While data and software are different, projects like the DCP (and many others) would like to see this same outcome achieved for data. A challenge is that there is so much data out there that is "freely available" on a random website, but doesn't expressly permit aggregation, or state any requirements on allowed use. And yet, almost certainly, there are implicit requirements (no commercial use! no use by organizations my members disapprove of!) which may or may not have legal force but certainly ought to be respected by a well-behaved aggregator, even if the only way to respect them without splitting up the "data commons" too much would be by omitting the data entirely.

Tuesday, February 23, 2010

Linking with International Projects

There are a few key "data commons"-like projects that I think we should be following, connecting with, and perhaps collaborating with. A primary question for the DCP, I think, is: to what extent can we draw from and learn from (possibly adapt) the technologies of these projects (all open source) to serve DCP's goals? Are there things that DCP can contribute to these projects?

Mapping databases:

http://www.zoes.it/ (Italian)
http://www.solidarius.com.br/ (Portuguese)
http://www.fbes.org.br/index.php?option=com_content&task=view&id=3748&Itemid=215 (Portuguese)

Brasil also has a site that does social networking for their SE enterpises:

http://cirandas.net/ (Portuguese)

It uses this application:

http://noosfero.org/Noosfero (English)

With regards to this last application, it's built (like the DCP application) in Ruby on Rails. Is it possible that DCP could integrate it into our current work and have a readily-useable social networking/online commerce application up-and-running fairly quickly?

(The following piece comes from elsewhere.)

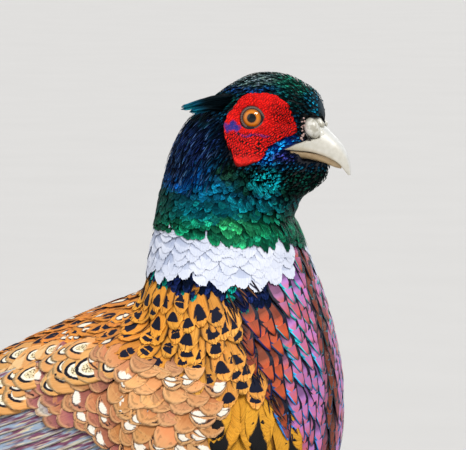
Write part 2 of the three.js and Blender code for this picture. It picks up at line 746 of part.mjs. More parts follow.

datapkg: data/knowledge packaging

Via the Open Knowledge Foundation Blog, we're excited to see datapkg maturing. This is a command-line tool for discovering, installing and sharing data packages. If you are familiar with Linux, the idea is to do for data what apt-get/aptitude/dpkg do for programs, with registries like CKAN playing the role for data that Debian or other distributions do for programs. For example, with datapkg installed, one can do something like this:


$ datapkg search ckan:// economics
stw_thesaurus_for_economics -- STW Thesaurus for Economics
energy-stern-review-economics-climate-change -- The Stern Review -- The Economics of Climate Chanage
repec -- Research Papers in Economics
unstats -- United Nations Statistical Databases
usa_bls_employment -- USA Employment status of the civilian noninstitutional population, 1940 to date
eurostat-gfs -- Eurostat - Government Finance Statistics (GFS) Data
numbrary -- Numbrary
economagic -- Economagic Economic Time Series
pl-budget -- Poland - Ministry of Finance - Budget
econ-alfred -- ALFRED: ArchivaL Federal Reserve Economic Data
ehnet -- Economic History Services Databases
eu-cohesion-beneficiaries-ie -- EU Cohesion Beneficiaries - Ireland
nl-statistics -- Netherlands - Statistics
econ-gdp-historical -- World Population, GDP and Per Capita GDP, 1-2003 AD
esfdb -- European State Finance Database
econ-fraser -- FRASER - Federal Reserve Archival System for Economic Research
fi-budget -- Finland - Valtiovarainministeriö - Budget
econ-fred -- Federal Reserve Economic Data
ceprdata -- CEPR Data

$ datapkg info ckan://econ-gdp-historical
## Package: econ-gdp-historical

name: econ-gdp-historical
title: World Population, GDP and Per Capita GDP, 1-2003 AD
version: None
license: Non-OKD Compliant::Other
author: None
author_email: None
maintainer: None
maintainer_email: None
url: http://www.ggdc.net/maddison/
download_url: http://www.ggdc.net/maddison/Historical_Statistics/horizontal-file_03-2007.xls
notes: ### Author

Angus Maddison

### Openness: Not open

* No license
* Plus following statement attached to link to data: "Last update: March 2007, copyright Angus Maddison"

### Format

* xls (excel)
tags: ['economic', 'history', 'gdp', 'license-not-specified', 'data']
extras: {}

$ datapkg install ckan://econ-gdp-historical .
Registering ...
Created on disk at: ./econ-gdp-historical
Downloading package resources ...
horizontal-file_03-2007.x 100% |=========================| 1.5 MB 00:03

$ ls -R
.:
econ-gdp-historical

./econ-gdp-historical:
horizontal-file_03-2007.xls metadata.txt


In other words, it gets a whole lot easier to discover and install data in an organized fashion. One exciting thing about that is that this opens the door to propagating changes and updates in a sane way, a topic near to our hearts. Good stuff!